§ **WHAT IS EXPECTED**
Output the data below in full, character for character.

§ **INFORMATION GIVEN**
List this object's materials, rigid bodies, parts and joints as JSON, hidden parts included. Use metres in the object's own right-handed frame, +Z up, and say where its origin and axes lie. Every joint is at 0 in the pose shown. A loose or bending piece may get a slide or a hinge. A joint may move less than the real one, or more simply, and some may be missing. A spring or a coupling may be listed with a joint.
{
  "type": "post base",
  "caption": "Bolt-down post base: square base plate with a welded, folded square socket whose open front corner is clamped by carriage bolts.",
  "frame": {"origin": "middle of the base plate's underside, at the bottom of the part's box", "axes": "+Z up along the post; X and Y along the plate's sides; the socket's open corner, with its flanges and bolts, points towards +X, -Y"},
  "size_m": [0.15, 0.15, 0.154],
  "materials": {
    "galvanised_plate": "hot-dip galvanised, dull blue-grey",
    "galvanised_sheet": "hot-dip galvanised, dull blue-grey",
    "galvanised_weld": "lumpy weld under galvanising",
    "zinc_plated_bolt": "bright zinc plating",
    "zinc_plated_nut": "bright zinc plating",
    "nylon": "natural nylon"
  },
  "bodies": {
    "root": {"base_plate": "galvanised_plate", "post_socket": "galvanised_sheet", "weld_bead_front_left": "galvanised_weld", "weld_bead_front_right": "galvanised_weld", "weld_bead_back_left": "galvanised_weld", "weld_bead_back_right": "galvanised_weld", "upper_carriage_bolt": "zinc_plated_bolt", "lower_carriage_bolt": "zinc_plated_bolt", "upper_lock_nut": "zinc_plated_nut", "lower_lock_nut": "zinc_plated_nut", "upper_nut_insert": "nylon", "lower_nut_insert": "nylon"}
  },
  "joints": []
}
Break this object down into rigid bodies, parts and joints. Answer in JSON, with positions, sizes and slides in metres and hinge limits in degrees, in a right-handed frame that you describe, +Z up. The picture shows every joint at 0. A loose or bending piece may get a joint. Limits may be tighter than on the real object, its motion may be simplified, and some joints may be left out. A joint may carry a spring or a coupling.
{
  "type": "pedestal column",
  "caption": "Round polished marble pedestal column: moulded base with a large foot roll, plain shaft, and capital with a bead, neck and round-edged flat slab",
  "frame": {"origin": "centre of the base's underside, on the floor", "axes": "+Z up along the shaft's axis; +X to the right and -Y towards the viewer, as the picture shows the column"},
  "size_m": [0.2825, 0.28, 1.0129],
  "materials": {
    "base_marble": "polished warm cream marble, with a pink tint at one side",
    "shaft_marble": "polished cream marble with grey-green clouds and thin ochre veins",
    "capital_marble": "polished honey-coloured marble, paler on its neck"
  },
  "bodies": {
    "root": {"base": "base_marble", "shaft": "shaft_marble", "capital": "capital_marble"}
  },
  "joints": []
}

§ **ANSWER TO THIS EXERCISE**
List this object's materials, rigid bodies, parts and joints as JSON, hidden parts included. Use metres in the object's own right-handed frame, +Z up, and say where its origin and axes lie. Every joint is at 0 in the pose shown. A loose or bending piece may get a slide or a hinge. A joint may move less than the real one, or more simply, and some may be missing. A spring or a coupling may be listed with a joint.
{
  "type": "post base",
  "caption": "Bolt-down post base: square base plate with a welded, folded square socket whose open front corner is clamped by carriage bolts.",
  "frame": {"origin": "middle of the base plate's underside, at the bottom of the part's box", "axes": "+Z up along the post; X and Y along the plate's sides; the socket's open corner, with its flanges and bolts, points towards +X, -Y"},
  "size_m": [0.15, 0.15, 0.154],
  "materials": {
    "galvanised_plate": "hot-dip galvanised, dull blue-grey",
    "galvanised_sheet": "hot-dip galvanised, dull blue-grey",
    "galvanised_weld": "lumpy weld under galvanising",
    "zinc_plated_bolt": "bright zinc plating",
    "zinc_plated_nut": "bright zinc plating",
    "nylon": "natural nylon"
  },
  "bodies": {
    "root": {"base_plate": "galvanised_plate", "post_socket": "galvanised_sheet", "weld_bead_front_left": "galvanised_weld", "weld_bead_front_right": "galvanised_weld", "weld_bead_back_left": "galvanised_weld", "weld_bead_back_right": "galvanised_weld", "upper_carriage_bolt": "zinc_plated_bolt", "lower_carriage_bolt": "zinc_plated_bolt", "upper_lock_nut": "zinc_plated_nut", "lower_lock_nut": "zinc_plated_nut", "upper_nut_insert": "nylon", "lower_nut_insert": "nylon"}
  },
  "joints": []
}
Break this object down into rigid bodies, parts and joints. Answer in JSON, with positions, sizes and slides in metres and hinge limits in degrees, in a right-handed frame that you describe, +Z up. The picture shows every joint at 0. A loose or bending piece may get a joint. Limits may be tighter than on the real object, its motion may be simplified, and some joints may be left out. A joint may carry a spring or a coupling.
{
  "type": "pedestal column",
  "caption": "Round polished marble pedestal column: moulded base with a large foot roll, plain shaft, and capital with a bead, neck and round-edged flat slab",
  "frame": {"origin": "centre of the base's underside, on the floor", "axes": "+Z up along the shaft's axis; +X to the right and -Y towards the viewer, as the picture shows the column"},
  "size_m": [0.2825, 0.28, 1.0129],
  "materials": {
    "base_marble": "polished warm cream marble, with a pink tint at one side",
    "shaft_marble": "polished cream marble with grey-green clouds and thin ochre veins",
    "capital_marble": "polished honey-coloured marble, paler on its neck"
  },
  "bodies": {
    "root": {"base": "base_marble", "shaft": "shaft_marble", "capital": "capital_marble"}
  },
  "joints": []
}